Reply with one number: the count of lines in the listing that contain the string "behind".

## BEGIN RECORD SET

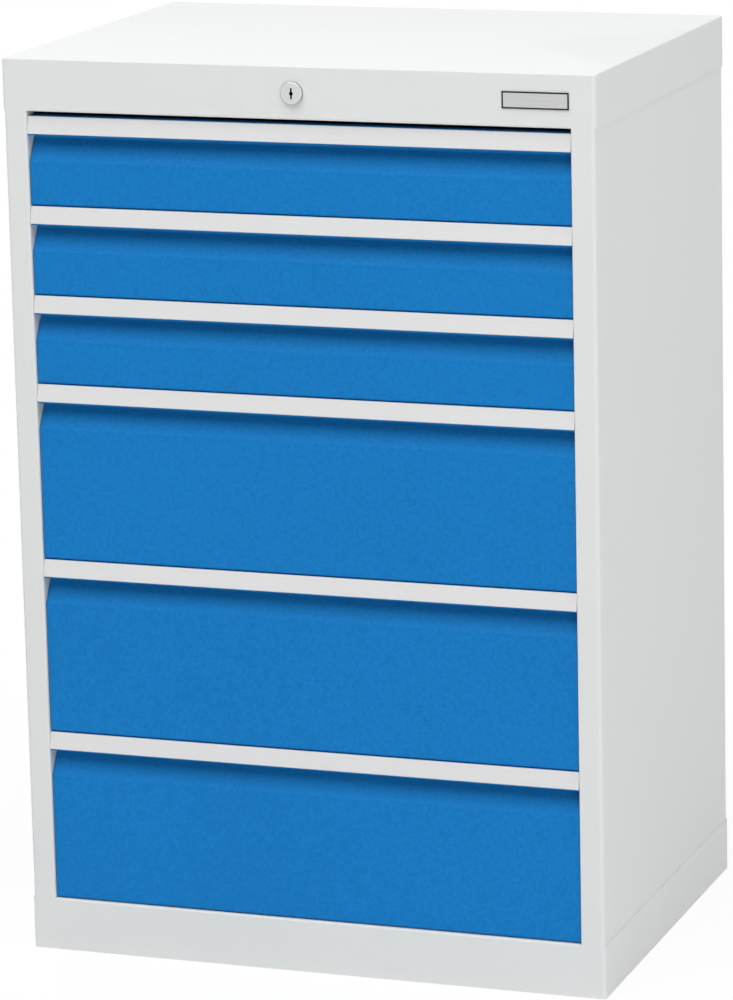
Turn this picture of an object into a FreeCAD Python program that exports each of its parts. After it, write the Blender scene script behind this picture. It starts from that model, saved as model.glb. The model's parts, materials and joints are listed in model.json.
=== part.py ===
import FreeCAD, Part
import Sketcher
import math
import os
import re

# Six-drawer lock cabinet of folded steel sheet, in millimetres.
# +X is to the right, +Y to the rear and +Z up; the front faces -Y.
# The origin is on the floor, in the middle of the whole width and depth.

SIZES = {
    # Carcass
    "width": 680,
    "depth": 500,
    "hood_height": 58,
    "plinth_height": 60,
    "cover_skin": 1.2,
    "side_skin": 1.2,
    "back_skin": 1,
    "stile_width": 27.8,
    "rear_flange": 20,
    "plinth_foot": 25,
    "panel_tuck": 38,
    "floor_turn": 19,
    "edge_radius": 4,
    "rim_radius": 1.5,
    "opening_slack": 1,
    "floor_gap": 0.5,
    # Drawer rows, each a number of post slots high, from the top down
    "slot_pitch": 25,
    "units_1": 4,
    "units_2": 4,
    "units_3": 4,
    "units_4": 8,
    "units_5": 8,
    "units_6": 8,
    # Slotted posts and the hooks of the rails
    "post_skin": 1.5,
    "post_width": 30,
    "post_setback": 20,
    "slot_height": 16,
    "slot_width": 3,
    "hook_skin": 2,
    "hook_neck": 8,
    "hook_drop": 5,
    "hook_reach": 4,
    "hook_play": 0.5,
    # Drawer fronts
    "front_gap": 1,
    "foot_gap": 0.6,
    "top_drop": 4.2,
    "front_skin": 1,
    "face_setback": 3.7,
    "recess_depth": 18.5,
    "recess_head": 30,
    "recess_foot": 55,
    "bend_radius": 0.8,
    "foot_radius": 1.8,
    "crease_radius": 2.4,
    "grip_drop": 0.6,
    "grip_height": 19.2,
    "grip_skin": 1.5,
    "grip_round": 0.4,
    "grip_end_gap": 0.3,
    "lip_drop": 1.8,
    # Drawer trays
    "tray_skin": 1,
    "tray_lift": 2.5,
    "tray_headroom": 15,
    "tray_rim": 8,
    "catch_height": 60,
    "catch_reach": 14,
    "catch_lip": 8,
    "catch_width": 24,
    # Ball slides
    "rail_inset": 2.3,
    "rail_gap": 4,
    "rail_end_gap": 22.6,
    "drawer_travel": 400,
    "rail_skin": 1.5,
    "slide_width": 13,
    "outer_rail_height": 46,
    "rail_lip": 4,
    "middle_rail_lip": 3.5,
    "rail_step": 3,
    "rail_tip_gap": 1,
    "rail_bend": 0.5,
    "ball_size": 4,
    "ball_slack": 0.04,
    "ball_offset": 7.5,
    "ball_rows": 8,
    "cage_margin": 15,
    "cage_skin": 0.6,
    "cage_gap": 0.4,
    "cage_reach": 2.6,
    "cage_pocket_slack": 0.15,
    # Lock
    "lock_reach": 4.5,
    "rosette_size": 25,
    "rosette_round": 1.2,
    "barrel_size": 19,
    "barrel_length": 24,
    "barrel_slack": 0.2,
    "nut_size": 30,
    "nut_height": 4,
    "nut_slack": 0.05,
    "core_size": 15,
    "core_slack": 0.05,
    "core_inset": 0.3,
    "core_tail": 2,
    "keyhole_height": 12,
    "keyhole_width": 2,
    "keyhole_bore": 4.3,
    "keyhole_depth": 18,
    "shaft_size": 8,
    "shaft_slack": 0.05,
    "crank_radius": 8.5,
    "crank_rim": 4,
    "crank_thick": 4,
    "pin_size": 6,
    "pin_slack": 0.5,
    "pin_spare": 2,
    "bracket_width": 40,
    "bracket_skin": 3,
    "bracket_foot": 15,
    "bracket_gap": 11,
    # Locking bar behind the drawers
    "bar_setback": 15,
    "bar_gap": 6,
    "bar_skin": 2,
    "bar_width": 30,
    "bar_head": 9,
    "bar_tail": 15,
    "claw_width": 16,
    "claw_height": 10,
    "claw_play": 2.5,
    "claw_clear": 5,
    "guide_width": 48,
    "guide_height": 20,
    "guide_rise": 4,
    "guide_slack": 0.4,
    "guide_lip": 2,
    "guide_grip": 5,
    # Bare badge plate
    "badge_width": 74.5,
    "badge_height": 18.5,
    "badge_skin": 1,
    "badge_inset": 29,
    "badge_rim": 1.3,
    "badge_relief": 0.3,
    # Rear rivets
    "rivet_rows": 6,
    "rivet_edge": 8,
    "rivet_size": 3.2,
    "rivet_slack": 0.1,
    "rivet_head": 6.4,
    "rivet_dome": 1,
    "rivet_tail": 1.5,
}

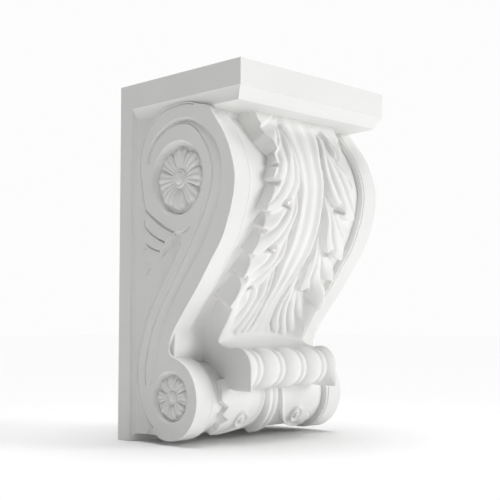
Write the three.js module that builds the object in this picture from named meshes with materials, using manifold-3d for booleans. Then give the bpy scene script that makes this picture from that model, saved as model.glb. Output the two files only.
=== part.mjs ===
// Scrolled wall corbel with an acanthus leaf, cast in one piece.
// Millimetres, +Z up, wall face on Y = 0, the corbel stands out toward -Y, X = 0 is the middle.
import * as THREE from "three";
import Module from "manifold-3d";

const wasm = await Module();
wasm.setup();

// Overall sizes
const WIDTH = 196;
const DEPTH = 160;
const HEIGHT = 330;

// Back plate and top block
const PLATE_THICK = 16.5;
const FASCIA_HIGH = 23;
const COVE_HIGH = 11;
const COVE_IN = 4.5;
const FRONT_COVE_IN = 7;
const COVE_BOW = 0.1;
const FOOT_COVE_HIGH = 7.2;
const SOFFIT_DROP = 4;

// Sides
const SIDE_STEP = 1;
const CARVE_DEEP = 5;
const GROOVE_DEEP = 4.6;
const SIDE_STEM_RISE = 1.2;

// Front channel between the two plain bands
const BAND_WIDE = 22;
const BAND_BEVEL = 0.8;
const CHANNEL_DEEP = 5;

// Lower scroll
const SCROLL_R = 36.7;

// Round recesses with rosettes
const UPPER_RECESS_R = 34;
const LOWER_RECESS_R = 23;
const RECESS_SLOPE = 3;
const UPPER_RECESS_DEEP = 6.5;
const LOWER_RECESS_DEEP = 5;
const UPPER_FLOWER_R = 28;
const LOWER_FLOWER_R = 19;
const PETALS = 8;

// Leaf tip roll
const ROLL_R = 19;
const ROLL_WIDE = 116;
const GADROON_WIDE = 28.7;
const GADROON_DEEP = 3.5;

// Carving on the front of the lower scroll
const SCROLL_LEAF_RISE = 5;
const SCROLL_LEAF_DIP = 3;
const SCROLL_RIB_WIDE = 18;
const CURL_R = 7;
const CURL_RISE = 7;

// How far a carved piece is rooted in its ground, and how far a cut runs past its face
const ROOTED = 1;
const CUT_PAST = 1;

// The finished solid has no edge shorter than this and no triangle lower than half of it
const FINEST = 0.02;

const half = WIDTH / 2;
const halfHeight = HEIGHT / 2;
const sideX = half - SIDE_STEP;
const panelX = half - COVE_IN;
const grooveX = sideX - GROOVE_DEEP;
const coveTop = halfHeight - FASCIA_HIGH;
const coveBottom = coveTop - COVE_HIGH;
const bandIn = half - BAND_WIDE;
const channelX = bandIn - BAND_BEVEL;

// Side drawing: each pair is a share of the depth out from the wall and of the half height,
// both in per cent
const S_FRONT = [
  [74.7, 79.2], [80, 72.1], [85.6, 64.8], [90.6, 55.8], [93.8, 46.7], [95, 39.4],
  [93.8, 29.7], [91.2, 21.2], [85, 7.9], [77.5, -1.8], [67.5, -14.8], [56.2, -27.9],
  [47.8, -38.2], [44.1, -44.8], [43.3, -49.1], [44.4, -51.8], [46.8, -53.2],
];
const WALL_EDGE = [
  [32.9, -94.5], [26.7, -89.6], [21.8, -83.5], [17.9, -74.9], [15.9, -64], [16.9, -51.9],
  [19.8, -44.1], [23.7, -33.3], [29.6, -22.4], [38.8, -10.1], [48.9, 3.9], [54, 12.7],
];
const SCROLL_TOP = [
  [52.5, 13.3], [45.7, 13.9], [38.3, 16.8], [28.9, 22.3], [22.1, 27.6], [18.5, 40.7],
  [16.9, 53], [19.2, 65.1], [25.4, 74.1], [35.8, 81.1], [46.9, 83.4], [57.8, 83.3],
  [68.4, 80.7],
];
const GROOVE_STEP = [
  [22.8, 48.5], [25, 59.4], [30.2, 66.7], [37.8, 71.4], [45.2, 74.2], [52.4, 75],
  [59.6, 74.1], [66.7, 70.9], [73.6, 65.9], [79.6, 59.4], [83.4, 51.5], [84.6, 42.4],
  [83, 31.3], [78.1, 19.4], [67.5, 3], [51.6, -15.8], [41.6, -31.2], [35.3, -44.8],
  [32.2, -57.2], [29.1, -64.8], [25.9, -72.1],
];
const GROOVE_RAMP = [
  [24.1, 48.2], [26.7, 58.2], [31.2, 64.8], [38.1, 69.2], [45.3, 71.8], [52.5, 72.5],
  [59.1, 71.2], [65, 67.6], [69.7, 62.4], [74.1, 56.4], [76.9, 49.7], [77.5, 42.4],
  [75.9, 33.9], [70.6, 22.4], [60, 6.1], [44, -15.6], [33.1, -31.2], [26.6, -44.8],
  [23.7, -57.6], [23.5, -65.5], [24.9, -72.1],
];
const SCROLL_EYE = [43.3, -75.3];
const UPPER_ROSE = [49.4, 43];
const LOWER_ROSE = [44.4, -74.4];
const ROLL_EYE = [71.2, -59.4];
const FOOT_CORNER = [22.5, -95.4];

// Side leaf below the upper scroll: the lower edge of each lobe, then the long stem
const SIDE_LOBES = [
  { edge: [[21.5, 30], [21.1, 20], [25.2, 15.2], [31.9, 11.5], [39, 8.8]], rise: 2.6 },
  { edge: [[20, 24], [20.4, 12.5], [23.2, 8.1], [29.3, 5.3], [35, 4.2]], rise: 2 },
  { edge: [[21.9, 10], [19.9, 4.1], [19.9, 0.2], [24, -2.9], [32, -3]], rise: 1.4 },
];
const SIDE_STEM = [
  [24, -2.4], [21.4, -10.1], [21.5, -15.9], [21.6, -24.4], [22.4, -32],
];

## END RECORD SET

## [RESPONSE TO THIS TASK]
2